When the Supreme Court convenes in March to consider the constitutionality of the health reform law’s individual mandate, it must first answer this: Is it even allowed to rule on the mandate?
The Anti-Injunction Act states that consumers cannot challenge a tax law until they are required to pay for it.
That law could in effect bar the high court from ruling on the individual mandate until its challengers are first required to pay its non-compliance penalty and seek a refund, which could push challenges to the law as far back as 2015.
What’s causing the confusion? The healthcare reform law does not call the penalty a “tax” per se. But it is contained in the Tax Code and would be collected by the Internal Revenue Service.
Two questions that must be answered
So before the Supreme Court can address the issue of whether or not the individual mandate is constitutional, it must essentially answer two questions first:
- Is the penalty a tax?, and then
- Does the Anti-Injunction Act bar the court from taking up the larger issue of the mandate’s constitutionality until the mandate — which is slated to take effect in 2014 — kicks in?
The Supreme Court will take on these issues beginning March 26, and it has appointed a special lawyer to argue that the case must wait until someone seeks a refund.
The Obama administration had argued that lawsuits should be delayed until after someone sought a refund on the tax penalty, but it has wavered on that stance since the argument’s failed to hold up in several courts.

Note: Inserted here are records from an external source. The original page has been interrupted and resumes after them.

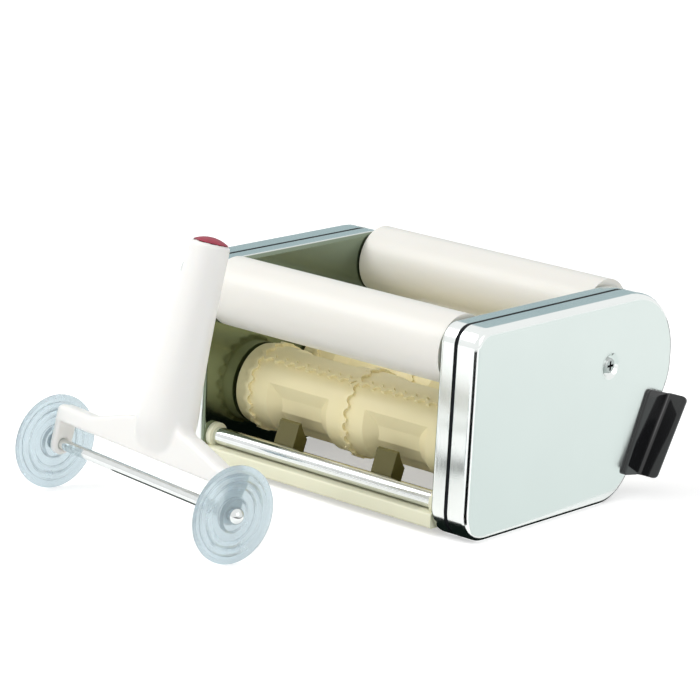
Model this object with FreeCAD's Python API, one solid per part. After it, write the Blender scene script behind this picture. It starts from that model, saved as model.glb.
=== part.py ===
import FreeCAD, Part
import math
import os

# Ravioli maker for a pasta machine, with its plug-in crank and its two-wheel dough cutter.
# Lengths are millimetres and angles are degrees.
# The solids are drawn in the machine's own frame: X runs along the rollers with 0 halfway
# between the casings, Y runs back from the casings' front edge, and Z is up from the table.
# At the end everything moves together, so that the origin is the middle of the footprint.

# Casing outline, seen from the side
casing_height = 95.5
casing_behind_guide = 25.5
slant_behind_rod = 6.1
rear_slant_angle = 56.1
front_bottom_radius = 14.0
rear_bottom_radius = 24.0
slant_top_radius = 26.0
rear_top_radius = 32.0
front_top_radius = 9.0

# Casing layers, measured from the middle of the machine outwards
inner_face_x = 67.7
sheet_thickness = 0.8
pan_depth = 7.9
side_plate_thickness = 2.0
cover_depth = 10.7
side_plate_inset = 0.5
pan_edge_radius = 2.0
cover_edge_radius = 3.0

# Cover screw and the post it goes into
screw_before_guide = 22.3
screw_below_top = 30.5
dimple_radius = 5.9
dimple_floor_radius = 4.4
dimple_depth = 1.7
screw_head_radius = 3.5
screw_head_height = 1.5
screw_radius = 2.0
screw_length = 9.0
cross_slot_width = 1.1
cross_slot_depth = 0.9
post_across_flats = 9.0

# Hook brackets that slide into the pasta machine's guides
hook_thickness = 1.5
hook_length = 40.0
hook_leg_width = 16.5
hook_reach = 11.0
hook_bend_radius = 1.2
hook_gap = 4.3
hook_start = 14.5
rivet_radius = 1.5
rivet_head_radius = 2.8
rivet_head_height = 0.9
rivet_spacing = 22.0
rivet_from_bend = 10.5

# Forming rolls
roll_axis_z = 33.5
front_roll_y = 39.0
gear_module = 2.0
gear_teeth = 21
roll_half_length = 66.5
land_radius = 19.4
drum_end_radius = 18.8
ridge_height = 1.4
ridge_width = 4.0
ridge_pitch = 58.0
land_half_length = 60.6
pocket_floor_radius = 16.0
ring_band_half_width = 10.8
pocket_wall_run = 6.6
pocket_end_land_angle = 34.0
pocket_end_wall_angle = 18.0
pocket_flat_angle = 26.0
ridge_angle = 56.0
pockets_round = 2
scallops_round = 20
scallop_depth = 1.9
scallop_radius = 2.4

# Shafts, bushes and gears
shaft_radius = 6.0
running_clearance = 0.05
bush_wall = 2.5
bush_flange_radius = 10.0
bush_flange_thickness = 1.4
gear_width = 6.0
gear_gap = 0.2
gear_backlash = 0.3
pressure_angle = 20.0
clip_thickness = 0.8
clip_wall = 2.2
clip_groove_depth = 0.6
shaft_flat_depth = 1.0
shaft_end_gap = 0.6

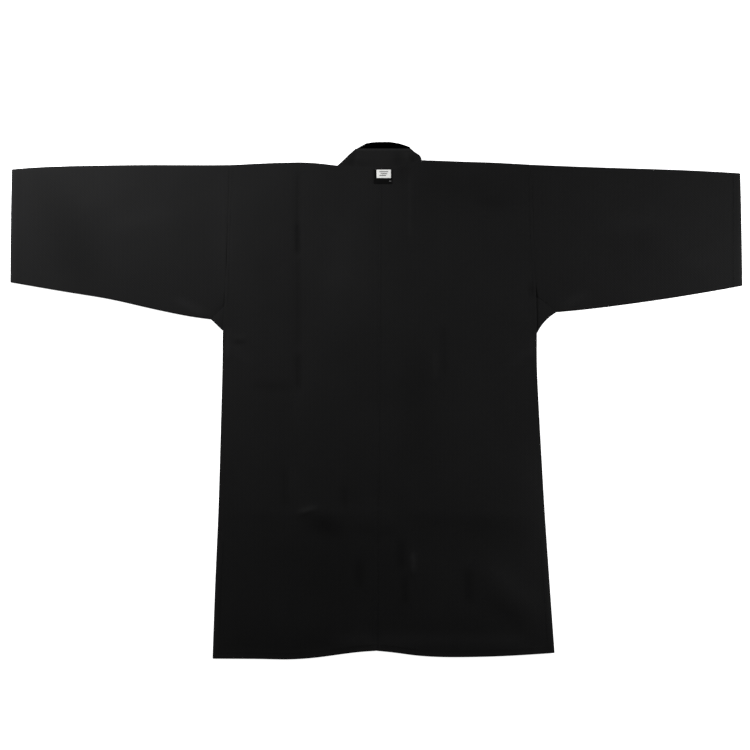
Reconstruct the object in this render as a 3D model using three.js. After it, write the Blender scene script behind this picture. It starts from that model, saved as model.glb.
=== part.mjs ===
// A kendo jacket laid flat on its front, so that its back faces up. Millimetres, +Z up.
// X runs from the wearer's left cuff to the right one, Y from the hem to the collar.
// Each piece is a wall of cloth with its outline worked out from the tables below. The pieces are laid one
// by one, as on a cutting table: first the ties and fronts, then the collar, and the back last.

import * as THREE from 'three';

const { clamp, lerp, smoothstep } = THREE.MathUtils;

// Walls of the cloth
const CLOTH = 1.8;
const COLLAR_CLOTH = 3.0;
const TIE_CLOTH = 1.5;
const LABEL_CLOTH = 0.8;
const SEAM = 0.3;

// The hem's line, from the left side slit to the right one
const HEM = [
  { x: -286, y: -451 },
  { x: -200, y: -451.5 },
  { x: -157, y: -452 },
  { x: -115, y: -450 },
  { x: -73, y: -444.5 },
  { x: -31, y: -439 },
  { x: 0, y: -437 },
  { x: 32, y: -440 },
  { x: 73, y: -445.5 },
  { x: 115, y: -448 },
  { x: 180, y: -447.5 },
  { x: 242, y: -445.5 },
  { x: 312, y: -441 },
];
const FRONT_HEM_RISE = 2;

// How far each side seam lies from the middle, from the hem up to the armpit
const SIDES = [
  { y: -451, left: -286, right: 312 },
  { y: -325, left: -281.5, right: 303 },
  { y: -185, left: -275.5, right: 293.5 },
  { y: -10, left: -270.5, right: 283.5 },
  { y: 70, left: -268.5, right: 280 },
  { y: 122, left: -268.5, right: 280.5 },
];

// The fold along the top of each sleeve and shoulder, from the cuff to the neck
const TOP_LEFT = [
  { x: -637, y: 404 },
  { x: -604, y: 407 },
  { x: -541, y: 409.5 },
  { x: -415, y: 411.5 },
  { x: -257, y: 411.5 },
  { x: -194, y: 414.5 },
  { x: -131, y: 416 },
  { x: -100, y: 414.5 },
  { x: -68, y: 410 },
];
const TOP_RIGHT = [
  { x: 79, y: 420 },
  { x: 147, y: 417.5 },
  { x: 210, y: 415.5 },
  { x: 273, y: 412 },
  { x: 399, y: 407 },
  { x: 525, y: 403 },
  { x: 588, y: 400 },
  { x: 636, y: 397 },
];

// The lower seam of each sleeve, from the cuff to the gusset's tip
const UNDER_LEFT = [
  { x: -639.5, y: 207 },
  { x: -539, y: 189.5 },
  { x: -465, y: 177.5 },
  { x: -392, y: 160.5 },
  { x: -318, y: 145.5 },
  { x: -289, y: 142 },
];
const UNDER_RIGHT = [
  { x: 315, y: 154.5 },
  { x: 348, y: 157.5 },
  { x: 401, y: 163.5 },
  { x: 506, y: 178 },
  { x: 611, y: 195.5 },
  { x: 639.5, y: 201 },
];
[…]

So far, only one of the four U.S. appeals courts that have heard challenges to the mandate’s constitutionality has ruled that the Anti-Injunction act bars lawsuits against the mandate.
USA Today has reported an attorney representing the 26 states challenging the mandate has argued the Anti-Injunction Act does not apply because the challenge is to the mandate itself — not the penalty tied to it.
If the case is allowed to proceed
If it’s ultimately determined that the Anti-Injunction Act does not bar the high court from ruling on the constitutionality of the mandate, the court will then hear oral arguments on March 27 and March 28 on:
- whether mandate is constitutional, and
- if the rest of the reform law can stand if the individual mandate is deemed unconstitutional.
A ruling would then be expected by the end of June.